Kohtake’s turning points trace a movement from defense to devotion—a sequence of small, decisive acts that reconstitute her identity.

  • The moment of forgetting: When Fusagi looks at Kohtake and asks, “Have we met before?”, the future she “mentally prepared” for arrives. Why it matters: Her theoretical coping strategy collides with reality, exposing the insufficiency of professional distance to hold marital pain.
  • Choosing the past: Learning about the letter, she agrees to time travel she once dismissed. Why it matters: She trades control for trust, accepting that comfort—not cure—is the real goal.
  • The compassionate lie: In the past, she tells Fusagi he will recover. Why it matters: It’s love without leverage—she gains nothing from the lie except his momentary peace, proving her care is not transactional.
  • Receiving and reading the letter: Fusagi asks her to be his wife, not merely his nurse, and to leave if staying means pity. Why it matters: The letter names Kohtake’s greatest temptation—hiding in professionalism—and calls her back to mutuality.
  • Reclaiming her name: “Starting tomorrow, no more calling me by my maiden name.” Why it matters: Language becomes commitment. By choosing “Mrs. Fusagi,” she enacts the marriage she vows to keep living, regardless of recognition.

Essential Quotes

Hey guys, I’m a nurse. Look, even if my identity is totally erased from his memory, I’ll be part of his life as a nurse.

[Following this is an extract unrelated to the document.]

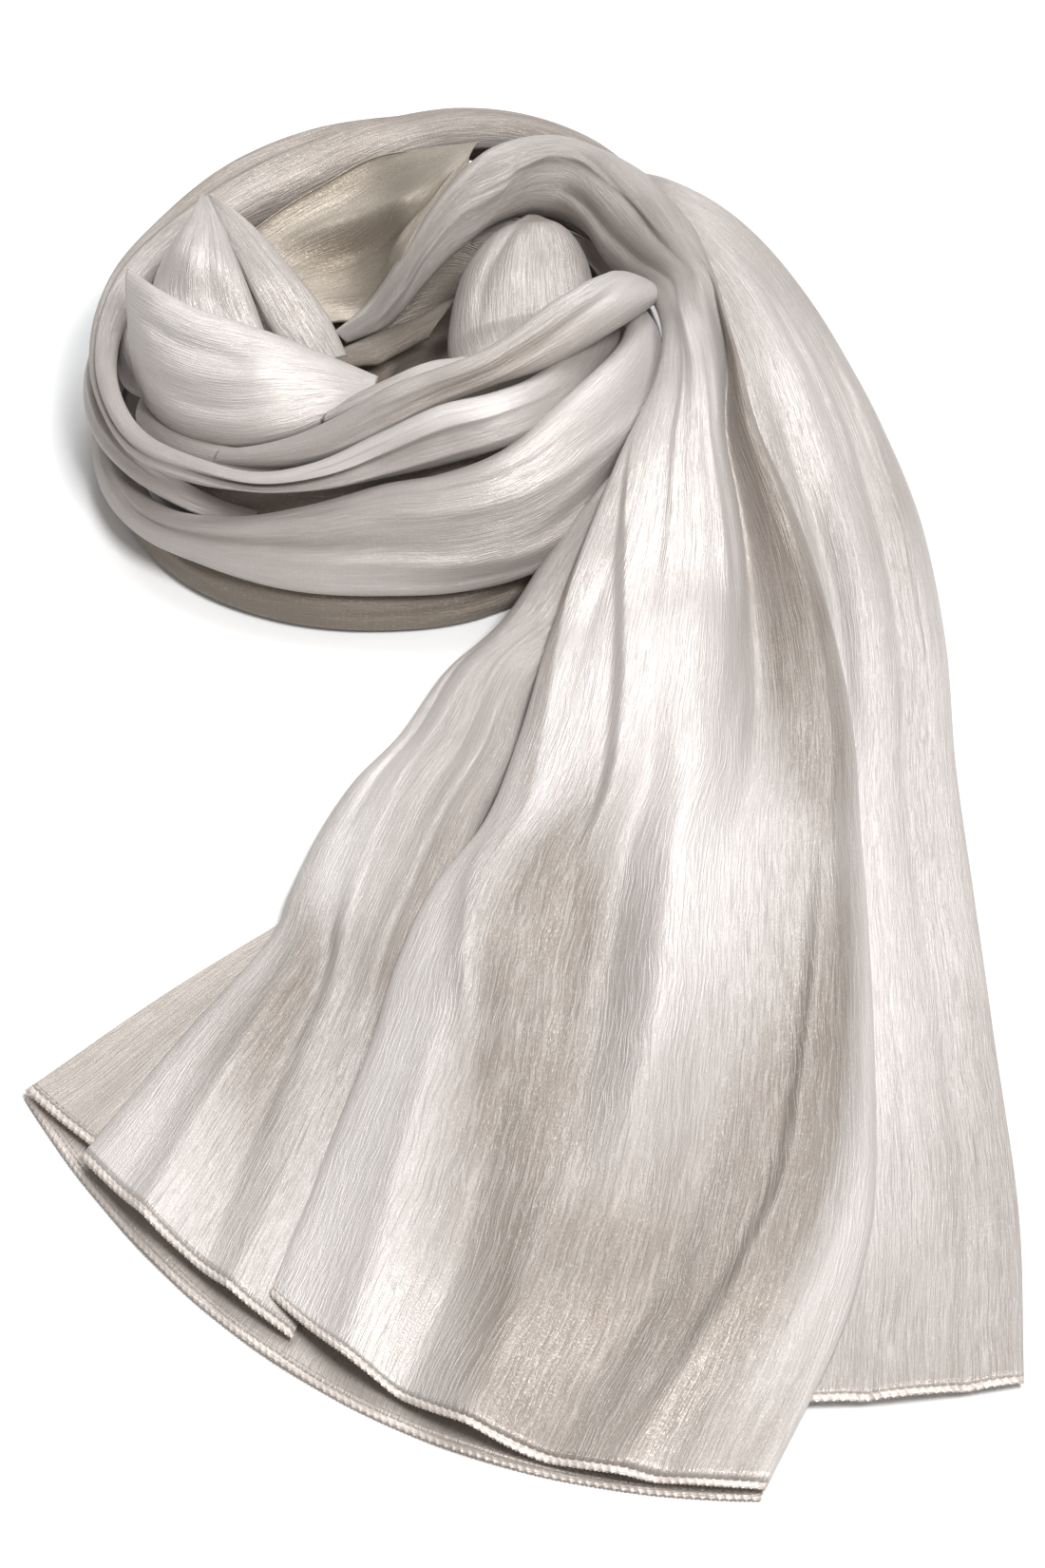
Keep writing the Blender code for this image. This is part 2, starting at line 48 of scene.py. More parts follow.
CENTRE = (-63.0, 245.0)       # middle of the nest, mm
PLACE = (4.0, -32.0)          # brings the middle of the whole to the origin, mm
SQUARENESS = 2.3              # section of a ribbon: 2 is an ellipse, more is flatter
CLOTH = 0.5                   # thickness of the shells, mm
DEEP = 8.0                    # a trough this deep, mm, is painted in full shade
FADE = 3.0                    # a fold fades in and out over a third of its run
HEM_WIDTH = 4.4               # rolled hem, mm
HEM_THICK = 1.6               # mm
LAP = 1.4                     # how far a hem laps the cloth's edge, mm
STITCH = 3.3                  # from one whip stitch of a hem to the next, mm
STAND = 0.34                  # how far a stitch stands out, share of the roll's half width
LINE_IN = 2.8                 # line of stitching, in from the cloth's edge, mm
THREAD = 0.26                 # half the stitching's thickness, mm
HEM_STEPS = 7                 # rings of a hem for each stitch
HEM_SIDES = 13                # points round a hem, the first one twice
SWELLS = ((0.35, 17.0, 0.0), (0.25, 6.3, 1.0))   # unevenness of a hem: height, spacing and start of each wave
CORE_GRID = (181, 60)         # points round the hidden layers and over them
CORE_WEAVE = 160              # width that the weave is drawn for on the hidden layers, mm
UP = np.array([0.0, 0.0, 1.0])

# ---- turns of the nest -----------------------------------------------------------------------------------
# Columns: angle (degrees round the middle), low edge's reach from the middle and height, top edge's reach and
# height, crown (how far the cloth stands out between the edges).  All in mm but the angle.
BASE_TURN = (
    (-330, 118, 1, 112, 12, 4),
    (-300, 122, 1, 116, 12, 5),
    (-268, 122, 1, 115, 12, 5),
    (-236, 120, 1, 113, 12, 5),
    (-204, 122, 1, 114, 12, 5),
    (-172, 126, 1, 118, 12, 5),
    (-150, 133, 1, 124, 16, 6),
    (-130, 135, 1, 126, 18, 6),
    (-110, 133, 1, 124, 18, 6),
    (-90, 131, 1, 122, 18, 6),
    (-70, 131, 1, 122, 18, 6),
    (-50, 126, 1, 117, 18, 6),
    (-30, 116, 1, 108, 16, 4),
)
WIDE_TURN = (
    (-192, 128, 8, 122, 20, 6),
    (-172, 133, 9, 127, 22, 6),
    (-155, 137, 10, 130, 26, 7),
    (-140, 137, 15, 130, 31, 8),
    (-126, 133, 18, 120, 38, 9),
    (-108, 131, 20, 106, 49, 9),
    (-90, 129, 21, 99, 60, 10),
    (-75, 131, 21, 103, 67, 11),
    (-60, 133, 21, 108, 75, 12),
    (-45, 132, 23, 108, 82, 13),
    (-30, 129, 25, 110, 84, 13),
    (-13, 128, 27, 114, 80, 10),
    (-4, 126, 30, 114, 78, 8),
    (4, 121, 34, 112, 72, 5),
)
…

I’ll still be there for him. This is Kohtake’s protective creed: if love can’t be remembered, care can still be delivered. The line dignifies her vocation but also reveals how she hides inside it; later, the letter will challenge this as a partial, not complete, answer to love.

Actually, your illness does get better, you know... It will be all right... You recover. A deliberate untruth that tells the truth of her devotion. Because she cannot fix the future, she heals the present feeling—relieving fear without denying fate—a microcosm of the café’s purpose.

So I ask you never to forget one thing. You are my wife, and if life becomes too hard for you as my wife, I want you to leave me... Even if I lose my memory, I want to be together as husband and wife. I cannot stand the idea of us staying together only out of sympathy. Fusagi’s letter exposes the ethical fault line in caregiving: pity vs. partnership. He blesses her freedom and asks for dignity, reframing “staying” as meaningful only if it is a choice rooted in love.

Starting tomorrow, no more calling me by my maiden name, OK? This quiet request is Kohtake’s vow in miniature. It rejects the safety of neutrality (“nurse,” “maiden name”) and affirms a living marriage—one she will carry even if she must carry it alone.